At the current market valuations, the Raspadskaya stake which is being transferred is worth $744 million. The Evraz compensation is worth $794 million. In March 2011, Kosovoy and Vagin announced that they were ready to sell out, as did Evraz. At the time, the asking price for 100% of the mining company was about $6 billion. However, the sale offers triggered an immediate sell-off of Raspadskaya shares, and the share price has continued downward, accelerated by the fall in demand for coking coal and the decline of prices and Raspadskaya’s sale revenues. The current market capitalization of Raspadskaya is $1.8 billion.

Sources close to the company believe last year’s sale talk was bluffing on Kosovoy’s and Vagin’s part – a tactic to make Raspadskaya too expensive and thereby prevent an Evraz takeover. Their decision to sell out to Evraz now comes as a surprise to the market, and also to executives close to the company. There is speculation that the veterans have been exhausted by the process of recovery, following Raspadaksya’s catastrophic 2010 accident. There is also speculation that they are selling out now because the prospects for a recovery of Raspaskaya’s profitability remain doubtful for at least another year. “They [Kosovoy and Vagin] were getting tired for a great many good reasons,” said a source close to the company.

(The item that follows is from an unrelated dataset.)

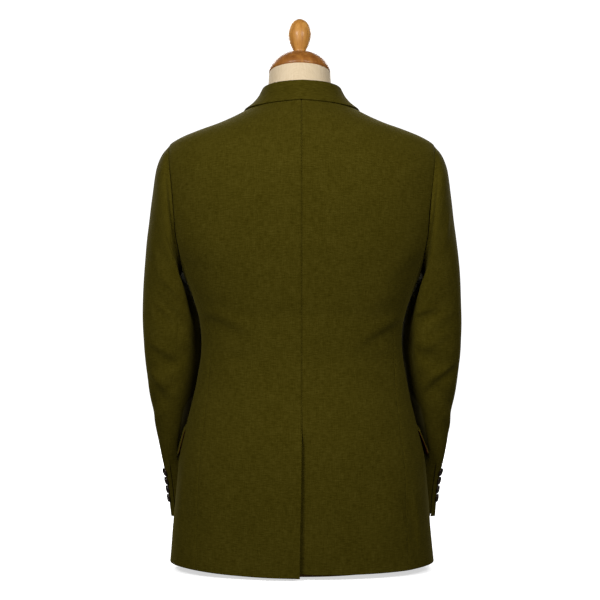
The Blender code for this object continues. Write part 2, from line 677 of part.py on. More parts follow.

Raspadskaya has been the leading coking coal supplier in the country. The 2009 production level, before a double methane blast destroyed Mine-1 on May 9, 2010, was 13.6 million tonnes. Until the accident, Raspadskaya accounted for 17% of coking coal supplies to the domestic steel mills. The production target for this year is 7mt, and for next year a maximum of between 10mt and 11mt, if export demand revives.

“Together with Mr. Vagin,” Kosovoy announced, “we decided to exchange our stake in Corber [the common holding company for their stake and Evraz’s in Raspadskaya] for the shares of a major metallurgical company, EVRAZ plc. Taking into account our strong partnership with the management of EVRAZ, we accepted the proposal to stay with the Company as Senior Managers.”

In 2007-2008, Gennady Bogolyubov and Igor Kolomoisky, commanding the Ukrainian Privat group, briefly occupied a board seat at Evraz with a 9.7% minority stake in the company, before they launched a fresh asset war against Evraz in the Ukraine, and Bogolyubov sold his stake. Since then there has been reluctance on the part of Russian stakeholders to accept a subordinate position in the company because it is so tightly controlled by majority shareholders, Roman Abramovich and Alexander Abramov. Kosovoy and Vagin aren’t expected to hold on to their shareholding in Evraz for long.

A report by Alfa bank steel analyst Barry Ehrlich warned today the Evraz takeover might lead to transferring the profit of coking coal out of Raspadskaya and into Evraz. He also warned that the deal “is negative for [Raspadskaya] as management is selling at a price much lower than earlier targeted and with a modest control premium of 15%. This may indicate low confidence or perception of high risk in the asset… Management exiting sends a negative signal on Raspdaskaya’s near-term outlook.”